Report each line of the data that has "origin" somewhere in it.

-- Begin GIVEN DATA --

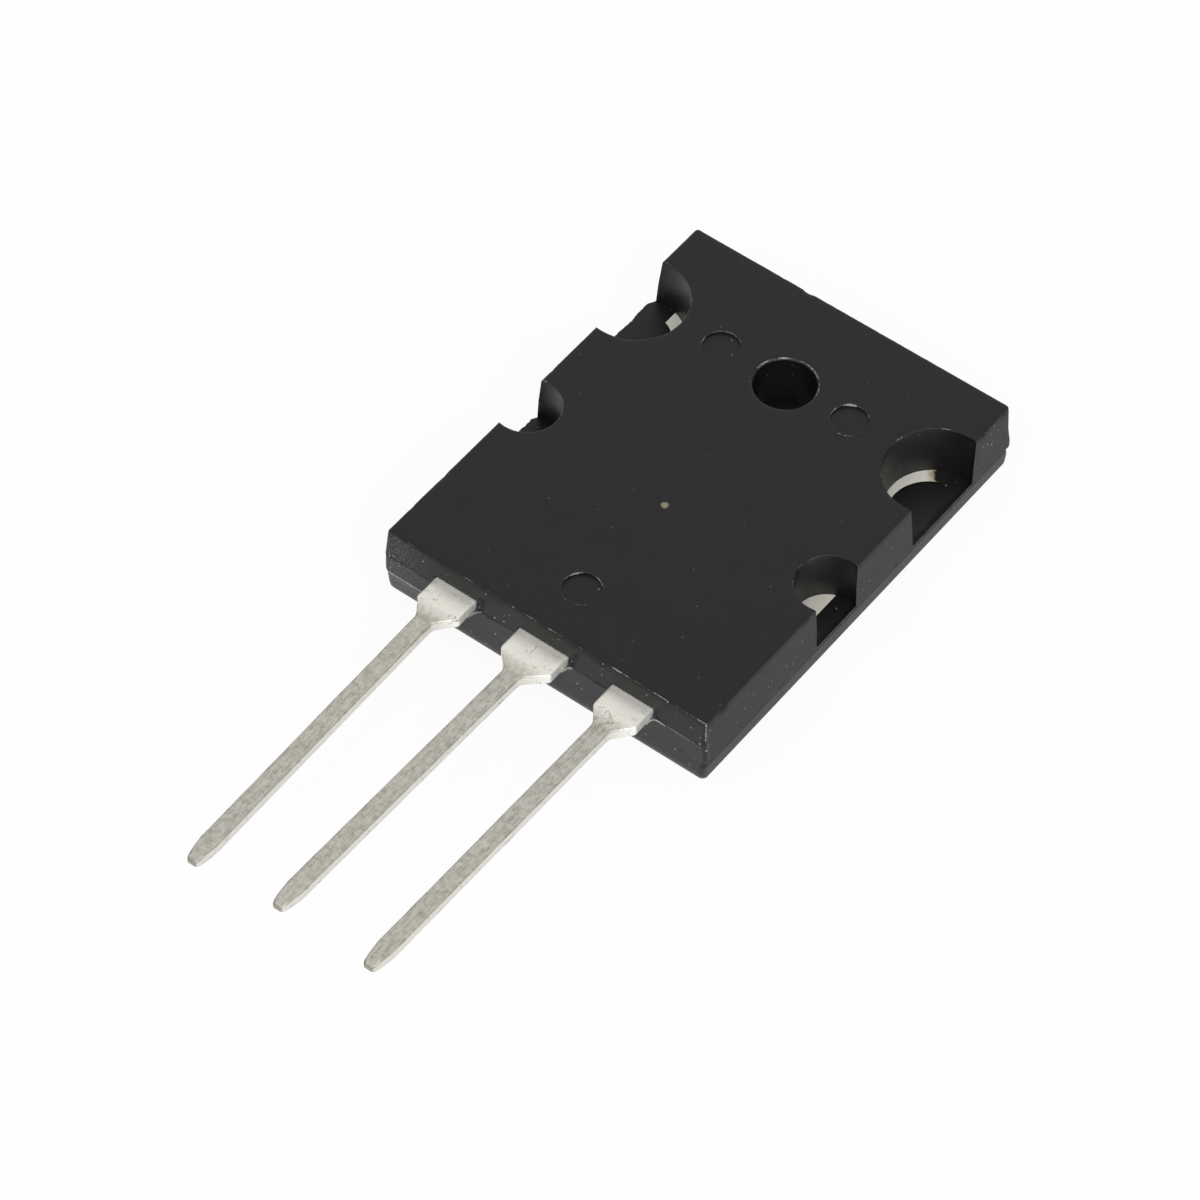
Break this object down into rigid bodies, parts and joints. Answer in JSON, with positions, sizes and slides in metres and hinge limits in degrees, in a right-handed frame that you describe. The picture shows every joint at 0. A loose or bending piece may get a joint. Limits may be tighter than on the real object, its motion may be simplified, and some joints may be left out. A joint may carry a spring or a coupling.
{
  "type": "power transistor",
  "caption": "Flat moulded power transistor with a screw hole, side notches, a metal heat-sink face and in-line flat leads.",
  "frame": {"origin": "centre of the screw hole on the mounting face", "axes": "+Z out of the marked face along the screw hole, +Y from the leads towards the screw-hole end, +X towards the emitter lead's side"},
  "size_m": [0.02, 0.0463, 0.0048],
  "materials": {
    "epoxy": "black mineral-filled epoxy, moulded matt",
    "nickel_plated_copper": "satin nickel plating on copper",
    "tin_plated_copper": "dull tin plating on copper, mottled and lightly scratched",
    "silicon": "polished silicon with aluminium pads",
    "solder": "grey solder",
    "aluminium_wire": "bright aluminium wire"
  },
  "bodies": {
    "root": {"moulded_body": "epoxy", "heat_sink": "nickel_plated_copper", "base_lead": "tin_plated_copper", "collector_lead": "tin_plated_copper", "emitter_lead": "tin_plated_copper", "transistor_chip": "silicon", "die_attach_solder": "solder", "base_bond_wire": "aluminium_wire", "emitter_bond_wire_1": "aluminium_wire", "emitter_bond_wire_2": "aluminium_wire"}
  },
  "joints": []
}
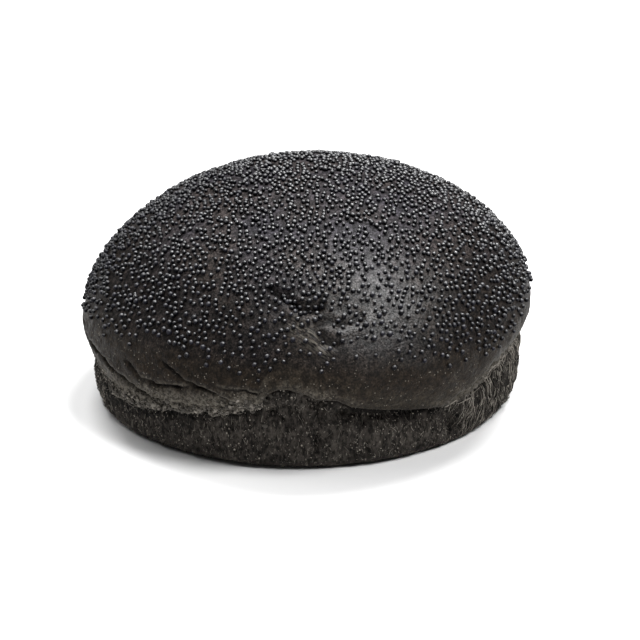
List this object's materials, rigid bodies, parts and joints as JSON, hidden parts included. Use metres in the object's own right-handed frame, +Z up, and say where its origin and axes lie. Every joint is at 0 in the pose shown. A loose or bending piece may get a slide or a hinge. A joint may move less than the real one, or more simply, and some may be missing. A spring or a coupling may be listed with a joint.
{
  "type": "black burger bun with poppy seeds",
  "caption": "Round whole black burger bun: seeded domed crown with a rolled rim, overlapping crust layers and a torn side wall.",
  "frame": {"origin": "middle of the bun's footprint, on the surface it rests on", "axes": "+Z up, -Y the front of the bun with the lifted rim, +X its right side"},
  "size_m": [0.107, 0.1068, 0.0551],
  "materials": {
    "crust": "satin charcoal-black baked crust",
    "torn_side": "matt charcoal-black torn crumb with upright fibres",
    "seeds": "blue-black poppy seeds with a small sheen"
  },
  "bodies": {
    "root": {"bun": "crust"}
  },
  "joints": []
}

-- End GIVEN DATA --

:: WRITTEN ANSWER ::
  "frame": {"origin": "centre of the screw hole on the mounting face", "axes": "+Z out of the marked face along the screw hole, +Y from the leads towards the screw-hole end, +X towards the emitter lead's side"},
List this object's materials, rigid bodies, parts and joints as JSON, hidden parts included. Use metres in the object's own right-handed frame, +Z up, and say where its origin and axes lie. Every joint is at 0 in the pose shown. A loose or bending piece may get a slide or a hinge. A joint may move less than the real one, or more simply, and some may be missing. A spring or a coupling may be listed with a joint.
  "frame": {"origin": "middle of the bun's footprint, on the surface it rests on", "axes": "+Z up, -Y the front of the bun with the lifted rim, +X its right side"},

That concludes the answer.